New York- An apparently healthy 42-year-old woman died last week following a nose job and face-lift by a Manhattan plastic surgeon with the state’s worst malpractice record.
Kay Kelly Cregan, a mother of two young sons who flew to the city from her home in Ireland, went into cardiac arrest in the recovery room of Dr. Michael Sachs’ office on March 15.
She was brain-dead when she arrived in an ambulance at Roosevelt Hospital, according to her sister Agnes Kelly. Doctors there took her off life support two days later.
“This is all so horrible,” said Kelly. “We just feel that the whole event did not go how it should have gone.”
Cregan had first learned of Sachs in an Irish newspaper, Kelly said.
The article was notable for what it left out, Kelly said.
It did not mention that Sachs has for years been one of the most sued doctors in New York, as first revealed by the Daily News five years ago.
Current records show Sachs’ malpractice standing hasn’t improved. His official physician profile shows he has made 33 malpractice payments during the past decade, more than any other doctor in the state, according to a News analysis ofthe National Practitioner Data Bank public file.
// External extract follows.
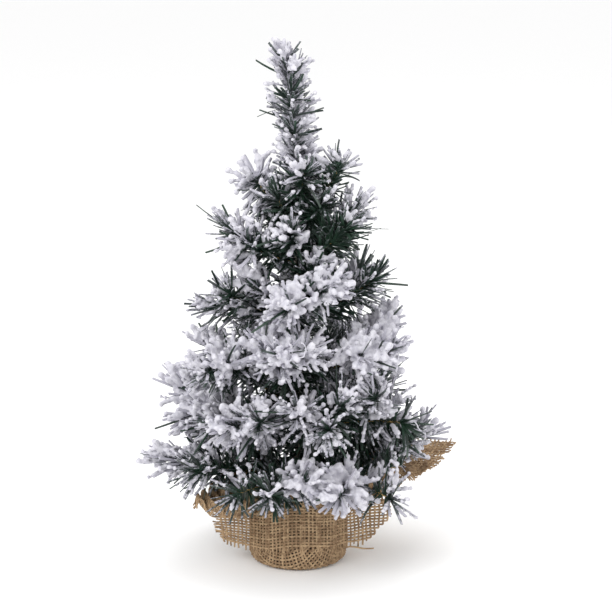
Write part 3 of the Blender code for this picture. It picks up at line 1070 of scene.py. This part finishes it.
def squarePlace(x, y):
    # where a point of the flat square comes to lie: under the weight, up its side in folds, then out
    rule = squareCloth
    path = math.hypot(x, y)
    heading = math.degrees(math.atan2(y, x))
    around = math.radians(heading)
    flatReach = rule["wallRadius"] - rule["footRadius"]
    arcPath = flatReach + rule["footRadius"] * math.pi / 2
    corner = min(rule["corners"], key=lambda item: abs(turnedFrom(heading, item[0])))
    off = turnedFrom(heading, corner[0])
    bump = (1 + math.cos(math.pi * off / 45)) / 2
    first, last = rule["tucked"]
    tuck = smoothShare(heading % 360, first, first + rule["tuckEase"])
    tuck *= 1 - smoothShare(heading % 360, last - rule["tuckEase"], last)
    rimPath = rule["rimPath"] + rule["frontRise"] * tuck
    if path <= flatReach:
        radius, height, normal = path, rule["underside"], Vector((0, -1))
    elif path <= arcPath:
        turn = (path - flatReach) / rule["footRadius"]
        radius = flatReach + rule["footRadius"] * math.sin(turn)
        height = rule["underside"] + rule["footRadius"] * (1 - math.cos(turn))
        normal = Vector((math.sin(turn), -math.cos(turn)))
    else:
        radius = rule["wallRadius"]
        height = rule["underside"] + rule["footRadius"] + min(path, rimPath) - arcPath
        normal = Vector((1, 0))
    excess = max(0.0, path - rimPath)
    share = rule["between"][0] + (corner[1] - rule["between"][0]) * bump
    slope = rule["between"][1] + (corner[2] - rule["between"][1]) * bump
    turned = off
    if excess:
        flare = smoothShare(excess, 0, rule["flareReach"])
        radius += excess * share * (math.cos(slope) * (1 - tuck) - rule["tuckIn"] * tuck)
        lift = (rule["rimLift"] - rule["tuckDrop"] * tuck) * mm * flare
        height += excess * share * math.sin(slope) * (1 - tuck) + lift
        normal = Vector((1 - flare, -flare)).normalized()
        turned = off * (1 + rule["fan"] * excess / rule["fanReach"] * (1 - (off / 45) ** 2))
        wave = rule["crumple"] * rule["crumpleDepth"] * math.sqrt(max(0.0, 1 / share ** 2 - 1)) * flare
        height += wave * math.sin(2 * math.pi * excess / rule["crumple"] + around * 5)
    # the cloth is fuller than the way round it, and the fullness goes into folds
    fullness = max(1.0, path / max(radius, mm))
    wall = smoothShare(path, arcPath, arcPath + rule["foldEnds"][0])
    wall *= 1 - smoothShare(excess, 0, rule["foldEnds"][1])
    uneven = noise.noise(Vector((math.cos(around) * 2, math.sin(around) * 2, 3)))
    phase = around * rule["folds"] + rule["foldUneven"] * uneven
    swing = wall * max(0.0, fullness - 1) * rule["swing"]
    theta = math.radians(corner[0] + turned) - swing / rule["folds"] * math.sin(phase)
    behind = smoothShare(math.sin(around), -0.1, 0.5)
    depth = rule["foldDepth"] * wall * (1.0 + rule["deeperBehind"] * behind)
    if excess:
        width = 2 * math.pi * radius / rule["folds"]
        most, calmFrom, calmTo = rule["calm"]
        calm = 1 - most * smoothShare(excess, calmFrom, calmTo)
        ruffle = width * rule["ruffle"] * math.sqrt(max(0.0, fullness ** 2 - 1))
        depth += ruffle * smoothShare(excess, 0, rule["ruffleReach"]) * calm
    radius += normal.x * depth * math.cos(phase)
    height += normal.y * depth * math.cos(phase)
    place = Vector((radius * math.cos(theta), radius * math.sin(theta), height))
    if excess:
        lateral = radius * math.sin(math.radians(turned))
        place.z += corner[3] * lateral * bump * smoothShare(excess, 0, rule["tiltReach"])
        rumple = noise.noise_vector(place * rule["rumpleScale"]) * rule["rumple"] * mm
        place += rumple * smoothShare(excess, 0, rule["rumpleReach"])
    return place


def stripPlan():
    # the strip's line seen from above, from its left end round the front to its right end
    rule = stripCloth
    arc = []
    for degrees in range(rule["from"], rule["to"] + 1, rule["step"]):
        turn = math.radians(degrees)
        arc.append(Vector((math.cos(turn), math.sin(turn), 0)) * rule["radius"])
    shares = (0.2, 0.4, 0.6, 0.8, 1)
    leftSlant, rightSlant = rule["slants"]
    left = [arc[0] + Vector((-share, leftSlant * share, 0)) * rule["leftEnd"] for share in shares]
    right = [arc[-1] + Vector((share, rightSlant * share, 0)) * rule["rightEnd"] for share in shares]
    line = left[::-1] + arc + right
    for _ in range(2):
        line = [line[0]] + [(a + 2 * b + c) / 4 for a, b, c in zip(line, line[1:], line[2:])] + [line[-1]]
    return line


def stripPlace(along, up, line, length):
    # where a point of the flat strip comes to lie; its far top corner is folded over to the front
    rule = stripCloth
    folded = (along - length + up - rule["height"] + rule["foldedCorner"]) / math.sqrt(2)
    layer = 0.0
    if folded > 0:
        along -= folded * math.sqrt(2)
        up -= folded * math.sqrt(2)
        layer = rule["foldGap"] * smoothShare(folded, 0, rule["foldEase"])
    place, direction = alongTwig(line, max(0.0, along))
    outward = Vector((direction.y, -direction.x, 0))
    leftShare = max(0.0, 1 - along / rule["leftEnd"])
    rightShare = max(0.0, 1 - (length - along) / rule["rightEnd"])
    rise = easedBetween(along / length, rule["edge"]) * mm
    upright = up * (1 - rule["narrowing"][0] * leftShare - rule["narrowing"][1] * rightShare)
    middle = up / rule["height"] - 0.5
    place = place + Vector((0, 0, rule["lift"] + rise + upright)) + outward * layer
    leftLean, rightLean = rule["leans"]
    lean = outward * (leftLean * leftShare - rightLean * rightShare) * middle * rule["height"]
    ends = leftShare + rightShare
    sway = outward * rule["sway"] * mm * ends * math.sin(along * rule["swayScale"] + middle * 2)
    least, added = rule["ripple"]
    ripple = noise.noise_vector(place * rule["rippleScale"]) * mm * (least + added * ends)
    return place + lean + sway + ripple


def clothGrid(columns, rows, placeOf):
    # the points and normals of the cloth's surface by column and row, from a mesh grid laid over it
    work = bmesh.new()
    bmesh.ops.create_grid(work, x_segments=columns, y_segments=rows, size=0.5)
    cells = {}
    for vert in work.verts:
        cell = (round((vert.co.x + 0.5) * columns), round((vert.co.y + 0.5) * rows))
        vert.co = placeOf(*cell)
        cells[cell] = vert
    work.normal_update()
    grid = {cell: (vert.co.copy(), vert.normal.copy()) for cell, vert in cells.items()}
    work.free()
    return grid


def weave(grid, columns, rows, inside, rng):
    # routes of all yarns: each passes over and under the others in turn, and edges are frayed
    rule = burlap
    routes = []
    for lengthways in (True, False):
        lines, steps = (rows, columns) if lengthways else (columns, rows)
        for line in range(lines + 1):
            edge = min(line, lines - line)
            outermost = edge < rule["pulledOut"] - 1
            if edge < rule["pulledOut"] and (outermost or rng.random() >= rule["stays"]):
                continue
            first, last = rng.choice(rule["stopsShort"]), steps - rng.choice(rule["stopsShort"])
            seed = Vector((rng.random(), rng.random(), rng.random())) * 90
            thick = rng.uniform(*rule["thickness"])
            route = []
            for step in range(first, last + 1):
                cell = (step, line) if lengthways else (line, step)
                if not inside(*cell):
                    if len(route) > rule["shortest"]:
                        routes.append(route)
                    route = []
                    continue
                place, normal = grid[cell]
                over = 1 if (step + line) % 2 == (0 if lengthways else 1) else -1
                loose = max(0.0, 1 - min(step - first, last - step) / rule["looseEnd"])
                drift = noise.noise_vector(place * rule["wanderScale"] + seed) * rule["wander"]
                drift *= 1 + rule["looseWander"] * loose
                slub = 1 + rule["slub"] * noise.noise(place * rule["slubScale"] + seed)
                radius = rule["yarnRadius"] * thick * slub * (1 - rule["looseThin"] * loose)
                route.append((place + normal * over * rule["crimp"] + drift, radius))
            if len(route) > rule["shortest"]:
                routes.append(route)
    return routes


def wovenPiece(name, routes, node, rng):
    # yarns as tubes, with a tone of its own on each
    groups = [[] for _ in range(burlap["tones"])]
    for route in routes:
        rng.choice(groups).append(route)
    work = bmesh.new()
    layer = work.verts.layers.float.new("yarnTone")
    for number, group in enumerate(groups):
        for vert in addCopy(work, tubesMesh(name, group)):
            vert[layer] = number / (burlap["tones"] - 1)
    mesh = meshOf(work, name)
    mesh.shade_smooth()
    piece = newPiece(name, mesh, "root", "burlap", node)
    setMaterial(piece, jute)
    return piece


def makeSquare():
    rng = random.Random(31)
    rule = squareCloth
    columns, rows = (int(2 * rule["halfSide"] / rule[pitch]) for pitch in ("pitchAlong", "pitchUp"))
    turn = math.radians(rule["yarnHeading"])
    alongAxis, upAxis = Vector((math.cos(turn), math.sin(turn))), Vector((-math.sin(turn), math.cos(turn)))

    def flat(column, row):
        across, up = (column - columns / 2) * rule["pitchAlong"], (row - rows / 2) * rule["pitchUp"]
        return alongAxis * across + upAxis * up

    def inside(column, row):
        point = flat(column, row)
        heading, reach = rule["tuckedCorner"]
        off = abs(turnedFrom(math.degrees(math.atan2(point.y, point.x)), heading))
        return off > 45 or point.length < reach

    grid = clothGrid(columns, rows, lambda column, row: squarePlace(*flat(column, row)))
    routes = weave(grid, columns, rows, inside, rng)
    square = wovenPiece("burlap_square_cloth", routes, "burlap_square", rng)
    print("square of burlap:", len(routes), "yarns", len(square.data.polygons), "faces")


def makeStrip():
    rng = random.Random(47)
    rule = stripCloth
    line = stripPlan()
    length = twigLength(line)
    columns, rows = int(length / rule["pitchAlong"]), int(rule["height"] / rule["pitchUp"])

    def placeOf(column, row):
        return stripPlace(length * column / columns, rule["height"] * row / rows, line, length)

    def inside(column, row):
        fromRight = (columns - column) * rule["pitchAlong"]
        lowCorner = row * rule["pitchUp"] + fromRight
        topCorner = (rows - row) * rule["pitchUp"] * rule["topSlant"] + column * rule["pitchAlong"]
        return lowCorner > rule["lowWorn"] and topCorner > rule["topWorn"]

    grid = clothGrid(columns, rows, placeOf)
    routes = weave(grid, columns, rows, inside, rng)
    start = stripPlace(length - rule["rightEnd"] + mm, 0.5 * mm, line, length)
    pulled = []
    for step in range(rule["pulledPoints"]):
        share = step / (rule["pulledPoints"] - 1)
        sag = (0.4 * math.sin(share * 7) - 0.5 * share) * mm
        offset = Vector((rule["pulledYarn"] * share, -2 * mm * share, sag))
        pulled.append((start + offset, rule["pulledRadius"]))
    routes.append(pulled)
    strip = wovenPiece("burlap_strip_cloth", routes, "burlap_strip", rng)
    print("strip of burlap:", len(routes), "yarns", len(strip.data.polygons), "faces")


makeSquare()
makeStrip()


# Studio

studio = {
    "lookAt": Vector((0.0054, 0, 0.1768)),
    "elevation": math.radians(13),
    "distance": 1.3,
    "lens": 114,
    "floorSize": 12.0,
    "floorColour": (0.97, 0.97, 0.97, 1),
    "roomColour": (1, 1, 1, 1),
    "roomStrength": 1.0,
    # each light's place, size and power
    "lights": {
        "keyLight": ((-0.9, -1.1, 1.3), 0.7, 13),
        "fillLight": ((1.2, -0.9, 0.8), 1.2, 4),
        "topLight": ((0.1, 0.3, 1.6), 1.2, 6),
    },
}


def addFloor():
    work = bmesh.new()
    bmesh.ops.create_grid(work, x_segments=1, y_segments=1, size=studio["floorSize"])
    floor = newObject("floor", meshOf(work, "floor"))
    material, tree, shader = newMaterial("paleFloor", 0.9)
    shader.inputs["Base Color"].default_value = studio["floorColour"]
    setMaterial(floor, material)


def addLight(name, place, size, power):
    light = bpy.data.lights.new(name, "AREA")
    light.size = size
    light.energy = power
    holder = newObject(name, light)
    holder.location = place
    holder.rotation_euler = (studio["lookAt"] - Vector(place)).to_track_quat("-Z", "Y").to_euler()


def addCamera():
    camera = newObject("camera", bpy.data.cameras.new("camera"))
    camera.data.lens = studio["lens"]
    away = Vector((0, -math.cos(studio["elevation"]), math.sin(studio["elevation"])))
    camera.location = studio["lookAt"] + away * studio["distance"]
    camera.rotation_euler = (-away).to_track_quat("-Z", "Y").to_euler()
    bpy.context.scene.camera = camera


def addRoom():
    world = bpy.data.worlds.new("paleRoom")
    bpy.context.scene.world = world
    world.use_nodes = True
    background = world.node_tree.nodes["Background"]
    background.inputs["Color"].default_value = studio["roomColour"]
    background.inputs["Strength"].default_value = studio["roomStrength"]
    bpy.context.scene.view_settings.view_transform = "Standard"


def addStudio():
    addFloor()
    for name, (place, size, power) in studio["lights"].items():
        addLight(name, place, size, power)
    addRoom()
    addCamera()
    print("studio made")


addStudio()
Additionally, there are two malpractice suits pending against Sachs alleging breathing difficulties stemming from botched nose jobs.
Kelly said the article Cregan saw also didn’t note that state health officials, citing negligence, last year banned Sachs from ever performing complex nasal procedures without the supervision of another doctor.
Sachs’ lawyer Jay Butterman said the disciplinary action did not prohibit the doctor from doing the type of surgery that he performed on Cregan by himself.
Bill Van Slyke, spokesman for the state Health Department, declined to say whether the procedure was allowed.
The Health Department is investigating Cregan’s death, as it does all unexpected hospital deaths, said Van Slyke.
Butterman said the doctor did not cause Cregan’s death.
“Dr. Sachs and his family send the deepest sympathies to the family,” Butterman said. “This is a terrible tragedy. But itis one which is simply not attributable to anything that Dr. Sachs or his staff did.”
Sachs has filed a libel suit against The News but hasn’t yet specified the substance of his claims.
Butterman accused The News of having “an agenda” regarding Sachs. He was especially incensed by a recent editorial.
Kelly, a nurse in the Boston area, notified The News of her sister’s death after finding articles about Sachs on the Internet.
“We’re seeing all this stuff on him and it’s just killing us,” Kelly said.
After seeing the Irish newspaper article, Cregan wrote an E-mail to Sachs, laying out why she wanted the surgery, according to medical and other records her sister provided to The News.
“I believe when you meet me that you will think me suitable for that procedure (I am 42 years old but look 56-58 approx),” she wrote. “I have become very self-conscious when meeting people and [I am] becoming more and more anti-social by the day.”
Without telling her sister, she scheduled the surgery, to be followed by two weeks of recovery in an apartment provided by Sachs, Kelly said. The procedure was to cost about $32,000.
“I guess there was a stigma attached to doing this,” said John O’Grady, Kelly’s wife. “She didn’t want anyone to know or to talk her out of it.”
On March 14, Cregan was anesthetized in Sachs’ Central Park South office at 6 p.m., the medical records show.
The operation lasted 2 hours, 55 minutes, Sachs noted. By then, it was 9:15 p.m., and Cregan was taken to a recovery room in Sachs’ office.
A nurse, whose name doesn’t appear on the records, checked in on Cregan every hour, according to the records.
The nurse’s report ends with a long entry at 6:30 a.m. Cregan first said she felt dizzy, and then said she was fainting, the nurse wrote.
“I assisted her to lay on the floor because I don’t want herto hit her head somewhere,” the nurse wrote. “Because she’s heavy, I put her on the floor and connected [her] to the monitor.”
Cregan’s blood pressure and pulse were falling, the records show.
“Started CPR after a minute, I called 911,” the last note reads.
The call from Sachs’ office about a patient in cardiac arrest came into the 911 switchboard at 6:37 a.m., said David Billig, a Fire Department spokesman. Cregan arrived at the Roosevelt Hospital emergency room at 7:06 a.m., Billig said.
A spokesman for Roosevelt declined to comment.
Cregan was taken off life support on March 17. Her family buried her in Ireland on Tuesday.
Grace Brugess, a spokeswoman for the medical examiner, said an autopsy on March 18 was inconclusive, and further tests have been ordered.
The case points out a weakness in regulations governing surgeries performed in doctor’s offices, said Arthur Levin, director of the Center for Medical Consumers. Hospitals and ambulatory surgery centers are required to have equipment and personnel capable of restarting a patient’s heart, but doctors aren’t, he said.
Kelly only wishes her sister had that information before visiting Sachs.
“It is heartbreaking that if Kay had seen your article, none of this would have happened,” she said.